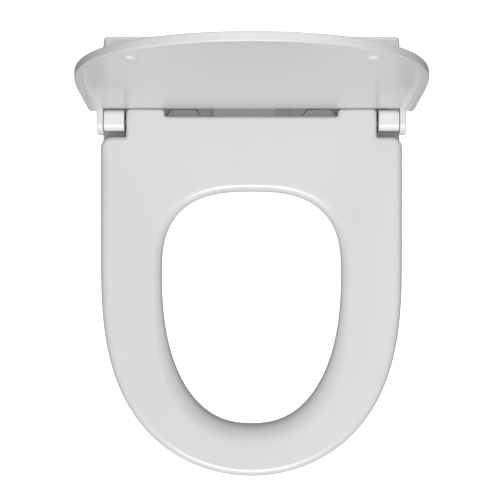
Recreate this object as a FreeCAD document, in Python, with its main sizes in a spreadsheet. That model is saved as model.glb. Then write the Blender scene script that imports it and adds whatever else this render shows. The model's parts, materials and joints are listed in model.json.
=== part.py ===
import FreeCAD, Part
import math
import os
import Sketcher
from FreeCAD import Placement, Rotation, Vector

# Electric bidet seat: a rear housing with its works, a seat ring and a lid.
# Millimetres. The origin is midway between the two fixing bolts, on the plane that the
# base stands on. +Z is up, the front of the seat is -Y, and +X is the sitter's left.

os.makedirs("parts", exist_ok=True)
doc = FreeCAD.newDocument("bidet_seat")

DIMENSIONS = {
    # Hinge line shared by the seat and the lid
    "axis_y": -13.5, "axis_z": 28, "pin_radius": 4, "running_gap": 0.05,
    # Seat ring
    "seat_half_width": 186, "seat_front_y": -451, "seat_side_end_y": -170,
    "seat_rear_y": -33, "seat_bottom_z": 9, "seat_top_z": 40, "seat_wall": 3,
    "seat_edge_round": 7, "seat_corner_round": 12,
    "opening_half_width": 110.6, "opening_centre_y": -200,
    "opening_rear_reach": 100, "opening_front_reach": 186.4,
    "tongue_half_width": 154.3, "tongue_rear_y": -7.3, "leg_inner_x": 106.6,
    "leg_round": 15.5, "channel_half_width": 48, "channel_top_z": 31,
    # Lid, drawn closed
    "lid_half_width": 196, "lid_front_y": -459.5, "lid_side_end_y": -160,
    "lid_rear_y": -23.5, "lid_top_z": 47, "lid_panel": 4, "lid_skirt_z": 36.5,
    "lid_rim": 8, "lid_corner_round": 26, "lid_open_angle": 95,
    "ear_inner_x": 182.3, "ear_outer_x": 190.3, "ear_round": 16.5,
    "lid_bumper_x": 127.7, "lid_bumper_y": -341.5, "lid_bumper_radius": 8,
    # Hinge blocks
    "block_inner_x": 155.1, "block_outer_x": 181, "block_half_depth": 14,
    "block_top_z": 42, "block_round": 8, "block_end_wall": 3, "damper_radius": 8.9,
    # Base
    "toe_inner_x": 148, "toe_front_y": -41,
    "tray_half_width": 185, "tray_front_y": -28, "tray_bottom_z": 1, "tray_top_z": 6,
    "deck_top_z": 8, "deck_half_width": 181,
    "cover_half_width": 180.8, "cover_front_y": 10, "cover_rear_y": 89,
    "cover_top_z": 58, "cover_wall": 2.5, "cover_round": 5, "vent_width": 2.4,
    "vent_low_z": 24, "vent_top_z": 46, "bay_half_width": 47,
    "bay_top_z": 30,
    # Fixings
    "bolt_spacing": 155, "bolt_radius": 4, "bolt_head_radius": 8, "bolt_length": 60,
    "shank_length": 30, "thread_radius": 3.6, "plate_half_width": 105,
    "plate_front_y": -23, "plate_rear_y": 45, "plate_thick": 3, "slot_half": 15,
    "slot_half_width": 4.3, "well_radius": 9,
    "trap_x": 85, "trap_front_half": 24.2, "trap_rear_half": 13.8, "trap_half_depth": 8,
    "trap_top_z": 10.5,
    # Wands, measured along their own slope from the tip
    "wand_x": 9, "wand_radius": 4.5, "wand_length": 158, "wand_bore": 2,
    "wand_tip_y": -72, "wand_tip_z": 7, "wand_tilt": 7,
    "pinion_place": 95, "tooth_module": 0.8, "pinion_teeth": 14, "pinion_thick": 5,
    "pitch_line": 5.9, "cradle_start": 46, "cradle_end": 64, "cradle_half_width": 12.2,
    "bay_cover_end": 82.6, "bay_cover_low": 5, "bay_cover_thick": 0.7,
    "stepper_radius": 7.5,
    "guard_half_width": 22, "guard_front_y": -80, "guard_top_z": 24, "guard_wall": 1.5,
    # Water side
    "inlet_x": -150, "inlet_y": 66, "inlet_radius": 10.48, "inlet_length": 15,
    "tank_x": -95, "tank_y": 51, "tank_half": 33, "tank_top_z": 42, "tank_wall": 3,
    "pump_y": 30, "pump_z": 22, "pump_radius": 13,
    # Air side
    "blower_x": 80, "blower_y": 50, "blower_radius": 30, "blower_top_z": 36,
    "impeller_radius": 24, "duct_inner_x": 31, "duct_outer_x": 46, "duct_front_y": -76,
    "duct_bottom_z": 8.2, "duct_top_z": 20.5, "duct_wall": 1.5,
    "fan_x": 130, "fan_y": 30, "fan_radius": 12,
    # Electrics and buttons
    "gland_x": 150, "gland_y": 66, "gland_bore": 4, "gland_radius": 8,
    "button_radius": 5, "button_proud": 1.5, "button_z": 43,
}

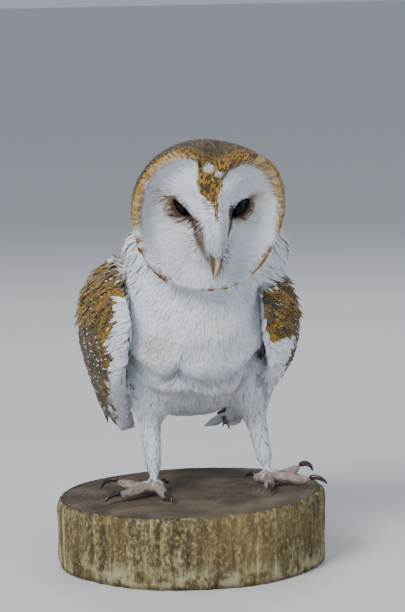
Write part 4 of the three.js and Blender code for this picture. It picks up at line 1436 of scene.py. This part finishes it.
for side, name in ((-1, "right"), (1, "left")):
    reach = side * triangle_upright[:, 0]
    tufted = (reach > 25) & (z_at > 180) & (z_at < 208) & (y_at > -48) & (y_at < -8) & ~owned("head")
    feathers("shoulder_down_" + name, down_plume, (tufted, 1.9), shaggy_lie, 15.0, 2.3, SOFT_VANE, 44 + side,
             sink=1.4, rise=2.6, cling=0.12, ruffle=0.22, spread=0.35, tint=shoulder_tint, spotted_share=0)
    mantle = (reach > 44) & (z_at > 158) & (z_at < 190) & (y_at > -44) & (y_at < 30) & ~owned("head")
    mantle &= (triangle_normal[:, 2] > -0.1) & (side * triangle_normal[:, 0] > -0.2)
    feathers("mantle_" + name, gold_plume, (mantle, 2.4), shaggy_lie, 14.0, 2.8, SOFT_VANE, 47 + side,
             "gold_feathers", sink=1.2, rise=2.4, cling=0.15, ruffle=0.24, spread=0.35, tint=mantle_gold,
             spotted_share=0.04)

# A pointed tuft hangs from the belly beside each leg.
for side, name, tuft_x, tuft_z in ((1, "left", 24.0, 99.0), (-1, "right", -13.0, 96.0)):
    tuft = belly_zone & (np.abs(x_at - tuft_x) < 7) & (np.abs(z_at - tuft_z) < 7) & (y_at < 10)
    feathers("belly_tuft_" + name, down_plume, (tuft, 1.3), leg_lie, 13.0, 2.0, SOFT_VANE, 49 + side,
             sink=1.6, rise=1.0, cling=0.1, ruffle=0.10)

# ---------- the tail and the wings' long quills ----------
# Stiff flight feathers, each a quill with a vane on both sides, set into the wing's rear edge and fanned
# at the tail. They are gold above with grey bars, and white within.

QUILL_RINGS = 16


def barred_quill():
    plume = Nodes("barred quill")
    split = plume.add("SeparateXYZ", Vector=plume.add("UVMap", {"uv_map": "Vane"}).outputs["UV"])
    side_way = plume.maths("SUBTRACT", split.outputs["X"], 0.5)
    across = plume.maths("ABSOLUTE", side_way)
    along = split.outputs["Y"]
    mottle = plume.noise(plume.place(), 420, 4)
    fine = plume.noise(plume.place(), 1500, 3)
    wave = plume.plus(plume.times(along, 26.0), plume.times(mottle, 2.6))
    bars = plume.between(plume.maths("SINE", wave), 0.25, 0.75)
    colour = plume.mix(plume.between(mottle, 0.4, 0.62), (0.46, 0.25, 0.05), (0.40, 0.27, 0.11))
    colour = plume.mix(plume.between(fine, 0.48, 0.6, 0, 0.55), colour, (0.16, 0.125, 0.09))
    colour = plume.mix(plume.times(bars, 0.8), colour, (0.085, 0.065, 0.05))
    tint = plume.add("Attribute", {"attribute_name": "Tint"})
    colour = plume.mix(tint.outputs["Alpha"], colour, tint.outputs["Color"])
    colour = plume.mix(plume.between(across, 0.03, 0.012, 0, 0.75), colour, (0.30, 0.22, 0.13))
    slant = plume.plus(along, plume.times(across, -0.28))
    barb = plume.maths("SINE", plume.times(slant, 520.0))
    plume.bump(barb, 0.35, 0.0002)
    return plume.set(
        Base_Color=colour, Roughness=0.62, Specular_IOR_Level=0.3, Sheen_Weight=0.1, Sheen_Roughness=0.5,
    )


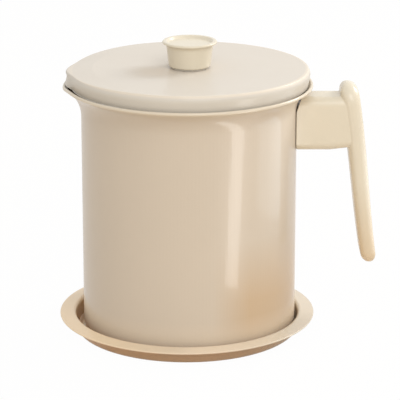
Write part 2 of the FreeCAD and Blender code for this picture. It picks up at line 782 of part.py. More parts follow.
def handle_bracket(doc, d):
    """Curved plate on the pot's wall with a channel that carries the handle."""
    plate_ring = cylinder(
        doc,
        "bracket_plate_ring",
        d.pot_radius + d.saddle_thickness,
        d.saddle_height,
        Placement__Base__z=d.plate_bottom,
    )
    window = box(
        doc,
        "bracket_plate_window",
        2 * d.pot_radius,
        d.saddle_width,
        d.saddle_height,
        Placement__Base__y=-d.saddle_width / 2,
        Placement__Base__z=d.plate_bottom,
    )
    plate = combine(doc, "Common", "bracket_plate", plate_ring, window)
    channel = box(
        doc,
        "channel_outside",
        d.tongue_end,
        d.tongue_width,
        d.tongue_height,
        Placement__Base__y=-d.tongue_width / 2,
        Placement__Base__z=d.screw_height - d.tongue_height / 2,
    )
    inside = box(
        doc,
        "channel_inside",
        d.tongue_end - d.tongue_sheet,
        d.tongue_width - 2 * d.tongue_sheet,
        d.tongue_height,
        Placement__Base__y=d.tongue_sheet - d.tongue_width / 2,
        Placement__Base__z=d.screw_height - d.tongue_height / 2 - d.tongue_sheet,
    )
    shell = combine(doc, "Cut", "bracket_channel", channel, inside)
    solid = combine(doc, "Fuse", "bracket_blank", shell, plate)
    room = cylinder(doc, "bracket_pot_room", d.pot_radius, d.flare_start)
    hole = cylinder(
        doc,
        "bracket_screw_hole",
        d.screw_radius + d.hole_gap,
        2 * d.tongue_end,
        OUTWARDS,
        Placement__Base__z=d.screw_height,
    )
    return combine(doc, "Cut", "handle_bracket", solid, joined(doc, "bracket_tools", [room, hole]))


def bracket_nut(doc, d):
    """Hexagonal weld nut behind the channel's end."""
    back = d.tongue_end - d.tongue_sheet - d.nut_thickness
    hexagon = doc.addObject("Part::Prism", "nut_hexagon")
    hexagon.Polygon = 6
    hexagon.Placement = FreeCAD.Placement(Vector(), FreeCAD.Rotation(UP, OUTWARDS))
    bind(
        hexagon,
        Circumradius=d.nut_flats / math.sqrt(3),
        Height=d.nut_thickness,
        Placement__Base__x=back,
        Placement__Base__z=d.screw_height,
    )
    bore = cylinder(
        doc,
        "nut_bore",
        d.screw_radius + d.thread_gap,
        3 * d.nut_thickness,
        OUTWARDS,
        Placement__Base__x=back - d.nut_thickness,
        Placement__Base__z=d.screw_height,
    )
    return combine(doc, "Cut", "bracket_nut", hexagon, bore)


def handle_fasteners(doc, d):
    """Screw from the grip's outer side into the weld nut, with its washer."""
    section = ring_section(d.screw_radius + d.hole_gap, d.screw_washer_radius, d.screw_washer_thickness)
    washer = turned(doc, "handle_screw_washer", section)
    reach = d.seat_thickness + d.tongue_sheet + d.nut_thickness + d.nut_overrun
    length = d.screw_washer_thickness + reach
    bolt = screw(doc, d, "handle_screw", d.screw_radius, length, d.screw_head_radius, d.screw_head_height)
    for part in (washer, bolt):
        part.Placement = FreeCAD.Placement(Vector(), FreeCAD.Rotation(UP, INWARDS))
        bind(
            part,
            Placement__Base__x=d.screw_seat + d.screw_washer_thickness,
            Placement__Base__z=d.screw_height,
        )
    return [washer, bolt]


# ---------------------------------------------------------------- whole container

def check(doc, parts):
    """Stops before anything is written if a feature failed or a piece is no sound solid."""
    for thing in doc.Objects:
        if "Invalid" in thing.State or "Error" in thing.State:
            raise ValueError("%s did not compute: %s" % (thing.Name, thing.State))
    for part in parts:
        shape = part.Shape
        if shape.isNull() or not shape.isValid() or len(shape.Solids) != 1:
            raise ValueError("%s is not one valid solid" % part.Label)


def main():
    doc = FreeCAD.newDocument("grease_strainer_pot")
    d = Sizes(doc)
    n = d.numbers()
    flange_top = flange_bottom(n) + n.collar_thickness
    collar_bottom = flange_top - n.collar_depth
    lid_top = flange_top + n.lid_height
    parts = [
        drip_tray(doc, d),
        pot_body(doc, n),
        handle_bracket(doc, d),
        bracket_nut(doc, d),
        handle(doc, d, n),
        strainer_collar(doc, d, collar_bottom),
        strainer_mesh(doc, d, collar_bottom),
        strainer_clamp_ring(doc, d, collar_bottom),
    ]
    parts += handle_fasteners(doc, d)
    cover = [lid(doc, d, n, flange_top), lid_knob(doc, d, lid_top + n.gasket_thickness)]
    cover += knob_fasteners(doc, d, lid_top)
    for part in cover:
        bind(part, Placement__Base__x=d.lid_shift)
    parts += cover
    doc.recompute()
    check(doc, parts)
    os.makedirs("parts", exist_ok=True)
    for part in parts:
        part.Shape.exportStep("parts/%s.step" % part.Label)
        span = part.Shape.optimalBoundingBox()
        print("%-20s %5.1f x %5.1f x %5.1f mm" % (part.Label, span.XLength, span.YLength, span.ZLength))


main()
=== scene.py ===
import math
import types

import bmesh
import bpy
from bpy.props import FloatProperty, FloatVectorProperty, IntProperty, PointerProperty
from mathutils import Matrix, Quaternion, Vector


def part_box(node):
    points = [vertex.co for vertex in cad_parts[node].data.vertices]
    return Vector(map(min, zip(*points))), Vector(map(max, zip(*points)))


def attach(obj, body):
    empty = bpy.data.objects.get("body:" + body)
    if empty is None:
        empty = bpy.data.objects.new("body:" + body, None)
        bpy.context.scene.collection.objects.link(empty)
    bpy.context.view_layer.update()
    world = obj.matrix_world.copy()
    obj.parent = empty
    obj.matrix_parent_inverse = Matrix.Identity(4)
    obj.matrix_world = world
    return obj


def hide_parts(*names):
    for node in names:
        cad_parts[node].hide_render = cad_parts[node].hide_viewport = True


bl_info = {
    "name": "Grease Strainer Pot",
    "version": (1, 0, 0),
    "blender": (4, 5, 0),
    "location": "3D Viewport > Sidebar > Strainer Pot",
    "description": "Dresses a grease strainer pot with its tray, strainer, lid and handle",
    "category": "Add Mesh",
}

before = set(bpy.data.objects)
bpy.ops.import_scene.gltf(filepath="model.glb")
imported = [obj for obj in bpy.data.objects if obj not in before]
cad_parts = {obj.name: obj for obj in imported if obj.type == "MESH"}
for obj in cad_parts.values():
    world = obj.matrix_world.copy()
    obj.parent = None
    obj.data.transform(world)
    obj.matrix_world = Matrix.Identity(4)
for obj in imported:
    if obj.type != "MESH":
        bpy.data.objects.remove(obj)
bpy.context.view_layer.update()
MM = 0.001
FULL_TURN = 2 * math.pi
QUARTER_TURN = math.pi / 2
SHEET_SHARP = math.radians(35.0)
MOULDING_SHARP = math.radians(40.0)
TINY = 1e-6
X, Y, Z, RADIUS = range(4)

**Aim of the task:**
Extract the run of lines that opens with the line containing "span = part.Shape.optimalBoundingBox()" and closes with the line containing "cad_parts[node].hide_render = cad_parts[node].hide_viewport"; reproduce it exactly and add nothing.

**Output below:**
        span = part.Shape.optimalBoundingBox()
        print("%-20s %5.1f x %5.1f x %5.1f mm" % (part.Label, span.XLength, span.YLength, span.ZLength))


main()
=== scene.py ===
import math
import types

import bmesh
import bpy
from bpy.props import FloatProperty, FloatVectorProperty, IntProperty, PointerProperty
from mathutils import Matrix, Quaternion, Vector


def part_box(node):
    points = [vertex.co for vertex in cad_parts[node].data.vertices]
    return Vector(map(min, zip(*points))), Vector(map(max, zip(*points)))


def attach(obj, body):
    empty = bpy.data.objects.get("body:" + body)
    if empty is None:
        empty = bpy.data.objects.new("body:" + body, None)
        bpy.context.scene.collection.objects.link(empty)
    bpy.context.view_layer.update()
    world = obj.matrix_world.copy()
    obj.parent = empty
    obj.matrix_parent_inverse = Matrix.Identity(4)
    obj.matrix_world = world
    return obj


def hide_parts(*names):
    for node in names:
        cad_parts[node].hide_render = cad_parts[node].hide_viewport = True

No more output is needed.